ファウスト (60)


 20世紀初めのイギリスが舞台で、主人公は民俗学者の卵・・・・・・設定とかはそれなりにいいんだけど、タイトルほどインパクトのある物語でもヒロインたちでもなかった。



(かなりネタバレ)
 ファウストが脇役で、しかもメフィストフェレスのほうがファウストっぽいけど、これはフィーが本当のファウストなのだということだろうか。それで悪魔はいないと。メタファーが弛緩して曖昧になっている。メフィストフェレスあってのファウストかと思ってたけど、それは偏った見方だったかな。
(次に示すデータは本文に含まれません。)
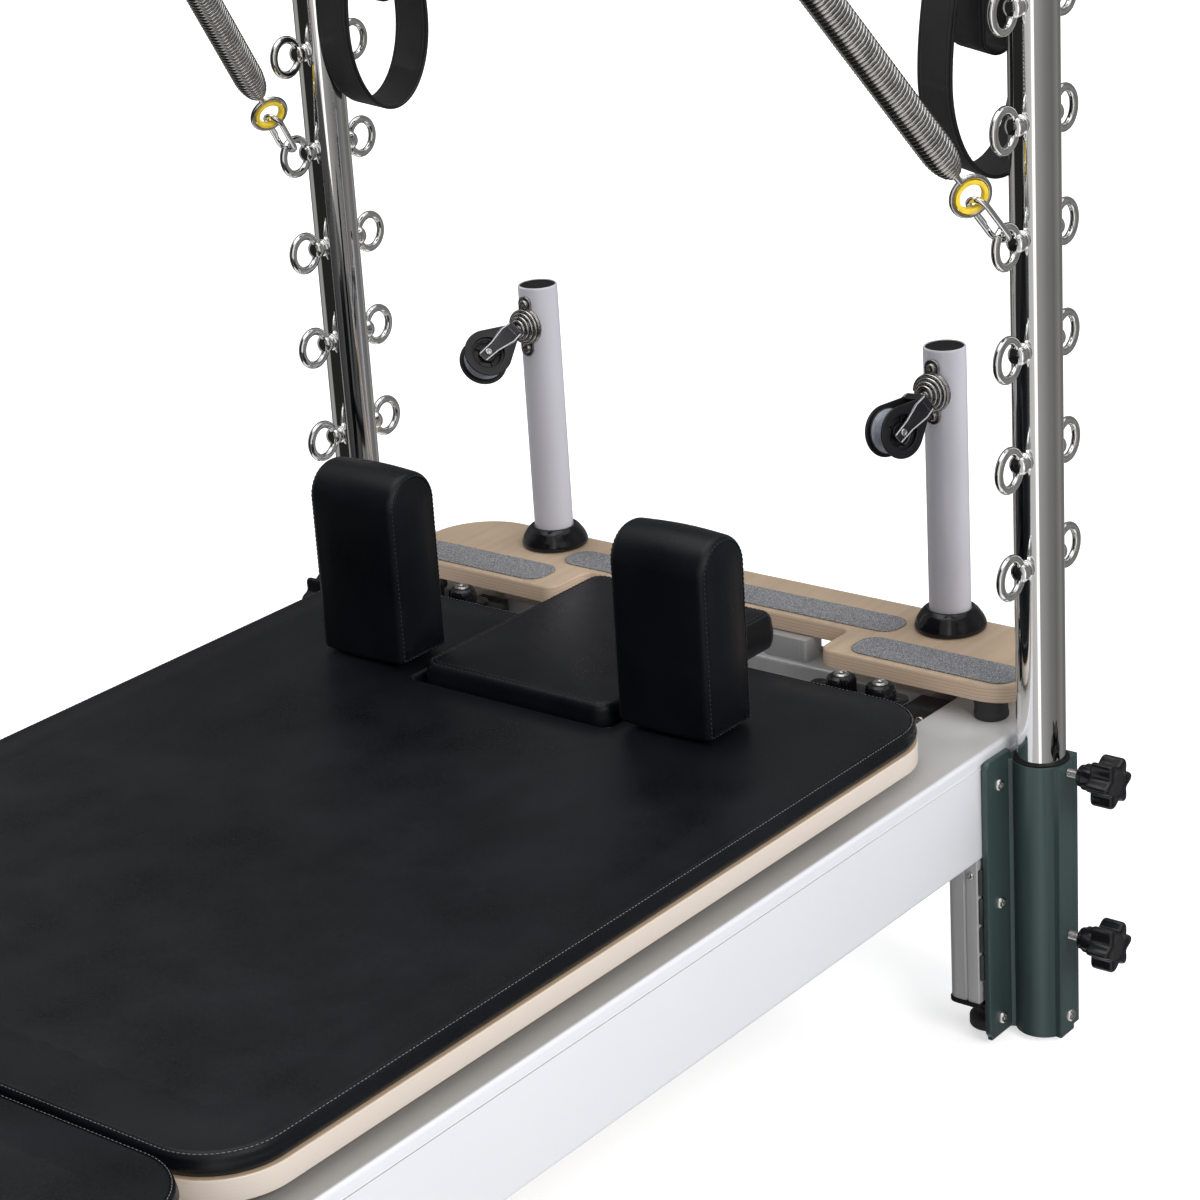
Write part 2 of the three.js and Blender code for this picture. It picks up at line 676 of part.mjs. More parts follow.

 文学作品へのアリュージョンがあるだけあって、テキストはけっこうしっかりしている。ヒロインたちがしっとり落ち着いている。ただしエロゲー的な叙情の畳み掛けみたいなのがなく、小さくまとまり過ぎていてインパクトがない。絵本も抽象的で面白みに欠ける。いつもの如く戦闘描写は、文章で表現できることなんてたかが知れているのに、何であんなに引っ張ったのか謎。ジョジョの第1部を不器用に文章化したみたいな感じ。「その瞬間、見下ろす満月よりも速く、二つの影は動いた」みたいな面白いフレーズもあったけど。
 ヒロインは実質一人。その分HシーンではCGの出し惜しみがなくてよかったけど(サブヒロインたちのHはかなりコンパクト)、顔の表情があまり生きてないのが惜しい。構図とかはいいんだけど。声無しだけど、500円で買ってサントラ付き、カレンダー(2002年)付きなので、充分楽しませてもらいました。
 丸顔なので、フィーの抱えていた時間や思いの重みはあまり感じられなかった。というか、全体的に、どちらかというと硬派な文章と柔らかめの絵は噛み合っていなかった。主題歌もなんだか場違いなような。そんないまいちな作品だけど、とりあえず、長い人生をひっそりと歩み、最後にエドと出会ったフィーに思いを馳せる。